WRITTEN REQUEST » Scan the material that follows. Copy every line containing the word "return".

+===+

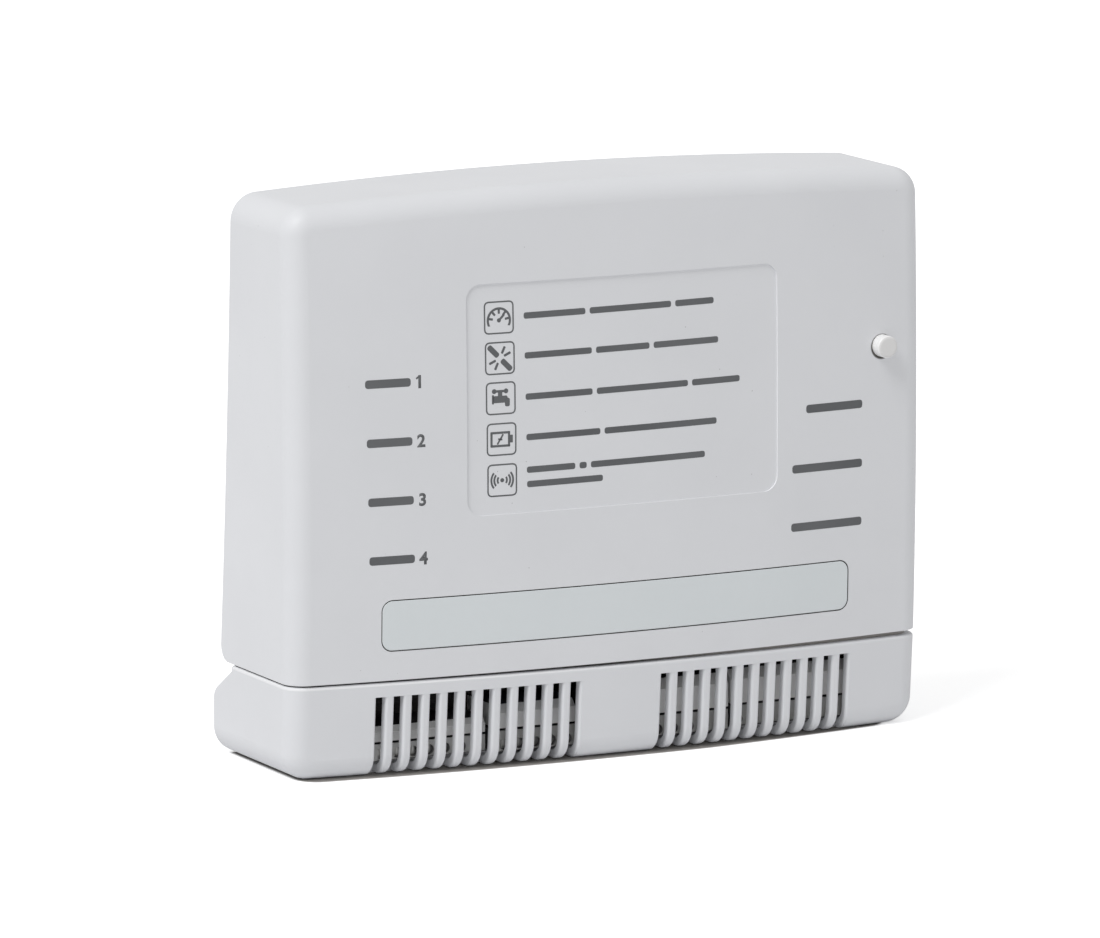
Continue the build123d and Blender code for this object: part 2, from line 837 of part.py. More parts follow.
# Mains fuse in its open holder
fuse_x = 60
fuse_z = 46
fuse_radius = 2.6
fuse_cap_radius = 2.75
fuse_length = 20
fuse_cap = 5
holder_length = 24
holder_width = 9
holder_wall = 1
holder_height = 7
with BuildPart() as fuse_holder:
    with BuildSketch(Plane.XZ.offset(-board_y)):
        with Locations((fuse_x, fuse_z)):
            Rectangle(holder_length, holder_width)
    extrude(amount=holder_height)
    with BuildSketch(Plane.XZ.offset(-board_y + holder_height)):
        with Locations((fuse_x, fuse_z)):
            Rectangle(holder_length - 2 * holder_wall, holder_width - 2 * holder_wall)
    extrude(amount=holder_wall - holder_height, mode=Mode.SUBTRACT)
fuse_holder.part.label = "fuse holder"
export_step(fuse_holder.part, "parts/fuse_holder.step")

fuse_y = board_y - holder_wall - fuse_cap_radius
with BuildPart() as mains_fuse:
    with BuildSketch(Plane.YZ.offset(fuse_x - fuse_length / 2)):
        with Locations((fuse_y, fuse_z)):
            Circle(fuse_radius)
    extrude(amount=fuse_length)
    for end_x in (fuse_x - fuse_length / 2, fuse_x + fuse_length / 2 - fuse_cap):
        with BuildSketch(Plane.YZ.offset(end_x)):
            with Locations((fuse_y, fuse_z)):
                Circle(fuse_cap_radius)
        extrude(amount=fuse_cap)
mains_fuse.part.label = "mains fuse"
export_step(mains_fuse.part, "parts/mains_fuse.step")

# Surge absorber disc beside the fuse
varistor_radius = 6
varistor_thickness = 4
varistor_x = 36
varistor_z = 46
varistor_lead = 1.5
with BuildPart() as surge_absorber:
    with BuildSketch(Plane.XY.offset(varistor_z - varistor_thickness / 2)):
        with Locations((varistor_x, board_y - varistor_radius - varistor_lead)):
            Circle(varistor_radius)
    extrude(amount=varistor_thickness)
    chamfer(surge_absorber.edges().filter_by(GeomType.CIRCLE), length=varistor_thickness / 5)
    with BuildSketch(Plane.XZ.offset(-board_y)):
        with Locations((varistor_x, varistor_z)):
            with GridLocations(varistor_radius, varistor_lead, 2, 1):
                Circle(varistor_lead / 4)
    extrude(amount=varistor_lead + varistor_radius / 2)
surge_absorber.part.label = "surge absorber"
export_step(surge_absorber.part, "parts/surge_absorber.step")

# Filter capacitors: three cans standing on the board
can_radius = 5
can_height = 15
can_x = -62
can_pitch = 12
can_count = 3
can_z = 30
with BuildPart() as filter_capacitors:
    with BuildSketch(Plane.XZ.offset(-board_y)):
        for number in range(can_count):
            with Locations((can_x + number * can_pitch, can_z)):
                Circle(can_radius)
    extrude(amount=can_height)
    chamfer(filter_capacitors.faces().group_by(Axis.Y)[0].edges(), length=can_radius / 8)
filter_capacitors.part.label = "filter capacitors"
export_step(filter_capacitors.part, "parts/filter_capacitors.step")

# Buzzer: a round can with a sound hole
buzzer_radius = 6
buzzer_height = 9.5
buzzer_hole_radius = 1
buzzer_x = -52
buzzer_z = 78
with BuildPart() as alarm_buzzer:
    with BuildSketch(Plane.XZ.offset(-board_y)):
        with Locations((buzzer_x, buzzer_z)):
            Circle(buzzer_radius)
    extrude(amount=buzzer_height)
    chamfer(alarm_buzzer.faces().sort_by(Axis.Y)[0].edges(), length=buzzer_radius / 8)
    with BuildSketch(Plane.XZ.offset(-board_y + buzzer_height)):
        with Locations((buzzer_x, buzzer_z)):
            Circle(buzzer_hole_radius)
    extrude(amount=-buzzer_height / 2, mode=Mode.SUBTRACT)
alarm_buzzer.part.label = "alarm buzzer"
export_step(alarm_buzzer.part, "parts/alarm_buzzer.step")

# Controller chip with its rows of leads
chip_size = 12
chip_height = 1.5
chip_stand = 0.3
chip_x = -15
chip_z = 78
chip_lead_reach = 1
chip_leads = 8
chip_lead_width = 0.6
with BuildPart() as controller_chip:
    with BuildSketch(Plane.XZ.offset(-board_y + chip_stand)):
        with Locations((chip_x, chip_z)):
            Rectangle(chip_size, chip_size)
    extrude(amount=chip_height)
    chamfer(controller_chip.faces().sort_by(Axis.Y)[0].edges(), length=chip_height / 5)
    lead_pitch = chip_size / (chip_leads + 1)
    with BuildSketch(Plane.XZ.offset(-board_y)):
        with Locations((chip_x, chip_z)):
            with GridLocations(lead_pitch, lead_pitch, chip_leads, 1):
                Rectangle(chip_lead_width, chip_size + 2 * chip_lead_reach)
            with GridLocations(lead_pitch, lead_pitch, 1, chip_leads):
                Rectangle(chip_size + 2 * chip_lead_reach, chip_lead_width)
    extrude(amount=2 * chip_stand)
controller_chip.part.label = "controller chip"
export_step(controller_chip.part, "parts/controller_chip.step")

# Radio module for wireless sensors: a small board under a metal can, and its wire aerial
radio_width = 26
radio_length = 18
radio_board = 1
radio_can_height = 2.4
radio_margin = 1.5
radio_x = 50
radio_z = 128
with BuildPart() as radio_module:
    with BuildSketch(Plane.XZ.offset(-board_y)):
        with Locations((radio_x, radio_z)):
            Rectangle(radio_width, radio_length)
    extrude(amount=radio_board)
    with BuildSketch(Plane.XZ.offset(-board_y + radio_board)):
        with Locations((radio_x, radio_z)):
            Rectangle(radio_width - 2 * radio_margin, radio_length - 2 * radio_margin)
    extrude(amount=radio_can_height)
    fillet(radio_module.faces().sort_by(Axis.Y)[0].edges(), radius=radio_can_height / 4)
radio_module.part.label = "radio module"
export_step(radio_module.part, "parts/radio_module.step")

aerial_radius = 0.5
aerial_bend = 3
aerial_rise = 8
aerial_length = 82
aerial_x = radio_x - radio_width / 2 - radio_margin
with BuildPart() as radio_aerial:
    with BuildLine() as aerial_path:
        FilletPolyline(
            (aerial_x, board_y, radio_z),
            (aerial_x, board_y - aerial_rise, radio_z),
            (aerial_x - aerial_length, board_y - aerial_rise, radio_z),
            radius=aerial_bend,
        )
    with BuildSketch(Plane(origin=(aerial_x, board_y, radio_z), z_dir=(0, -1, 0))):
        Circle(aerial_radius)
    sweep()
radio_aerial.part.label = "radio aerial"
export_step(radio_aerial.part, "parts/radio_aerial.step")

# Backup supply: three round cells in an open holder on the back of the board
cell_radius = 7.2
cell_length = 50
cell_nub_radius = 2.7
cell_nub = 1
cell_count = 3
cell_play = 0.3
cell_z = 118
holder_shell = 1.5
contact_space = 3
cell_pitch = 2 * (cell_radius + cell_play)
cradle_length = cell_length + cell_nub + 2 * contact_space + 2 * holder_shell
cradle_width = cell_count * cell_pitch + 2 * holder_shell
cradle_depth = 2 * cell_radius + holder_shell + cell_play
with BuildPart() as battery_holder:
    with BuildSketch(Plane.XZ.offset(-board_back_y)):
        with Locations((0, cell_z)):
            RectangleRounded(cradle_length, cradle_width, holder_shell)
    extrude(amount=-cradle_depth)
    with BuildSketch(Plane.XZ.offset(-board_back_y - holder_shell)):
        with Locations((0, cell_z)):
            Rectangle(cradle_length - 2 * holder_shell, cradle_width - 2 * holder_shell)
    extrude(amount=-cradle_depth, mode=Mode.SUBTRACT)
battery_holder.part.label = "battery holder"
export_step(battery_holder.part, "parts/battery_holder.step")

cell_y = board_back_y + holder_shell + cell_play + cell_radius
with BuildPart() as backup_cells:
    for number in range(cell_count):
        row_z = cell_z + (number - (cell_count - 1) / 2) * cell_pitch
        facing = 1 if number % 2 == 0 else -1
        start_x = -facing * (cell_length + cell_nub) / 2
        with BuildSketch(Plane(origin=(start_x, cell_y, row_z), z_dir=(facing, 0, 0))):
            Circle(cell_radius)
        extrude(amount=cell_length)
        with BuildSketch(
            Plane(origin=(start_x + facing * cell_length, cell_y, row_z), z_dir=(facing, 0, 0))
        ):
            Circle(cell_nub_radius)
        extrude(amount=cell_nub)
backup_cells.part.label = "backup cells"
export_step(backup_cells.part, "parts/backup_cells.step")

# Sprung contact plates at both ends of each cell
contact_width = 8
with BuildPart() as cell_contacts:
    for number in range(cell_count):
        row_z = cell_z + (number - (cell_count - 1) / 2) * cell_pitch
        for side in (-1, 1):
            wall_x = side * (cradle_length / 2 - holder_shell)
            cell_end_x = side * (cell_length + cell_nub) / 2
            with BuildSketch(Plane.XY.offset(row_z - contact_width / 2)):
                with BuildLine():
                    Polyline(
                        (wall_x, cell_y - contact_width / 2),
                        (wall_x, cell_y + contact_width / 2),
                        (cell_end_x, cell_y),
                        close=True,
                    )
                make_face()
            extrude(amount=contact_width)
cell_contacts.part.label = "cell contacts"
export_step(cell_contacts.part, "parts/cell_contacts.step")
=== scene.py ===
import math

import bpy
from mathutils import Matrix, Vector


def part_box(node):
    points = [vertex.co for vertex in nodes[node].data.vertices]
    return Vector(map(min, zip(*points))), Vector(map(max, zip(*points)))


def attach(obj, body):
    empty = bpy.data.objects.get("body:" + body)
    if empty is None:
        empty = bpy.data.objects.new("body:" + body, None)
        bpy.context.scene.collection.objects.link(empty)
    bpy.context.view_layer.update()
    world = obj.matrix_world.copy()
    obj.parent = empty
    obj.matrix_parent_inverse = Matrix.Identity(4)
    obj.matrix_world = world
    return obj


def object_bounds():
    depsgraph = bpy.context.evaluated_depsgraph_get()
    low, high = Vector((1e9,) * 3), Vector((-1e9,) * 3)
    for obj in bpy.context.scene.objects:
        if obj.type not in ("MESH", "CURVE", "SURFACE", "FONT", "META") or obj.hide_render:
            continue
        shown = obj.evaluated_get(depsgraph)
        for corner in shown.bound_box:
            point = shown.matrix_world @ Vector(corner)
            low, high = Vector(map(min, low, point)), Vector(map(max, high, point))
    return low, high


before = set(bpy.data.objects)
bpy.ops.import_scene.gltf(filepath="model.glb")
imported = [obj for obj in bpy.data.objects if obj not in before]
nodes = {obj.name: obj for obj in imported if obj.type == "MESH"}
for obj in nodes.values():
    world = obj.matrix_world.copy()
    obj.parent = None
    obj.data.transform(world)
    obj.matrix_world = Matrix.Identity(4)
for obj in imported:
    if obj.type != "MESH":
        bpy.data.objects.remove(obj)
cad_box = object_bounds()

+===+

ANSWER FOR THIS EXERCISE »
    return Vector(map(min, zip(*points))), Vector(map(max, zip(*points)))
    return obj
    return low, high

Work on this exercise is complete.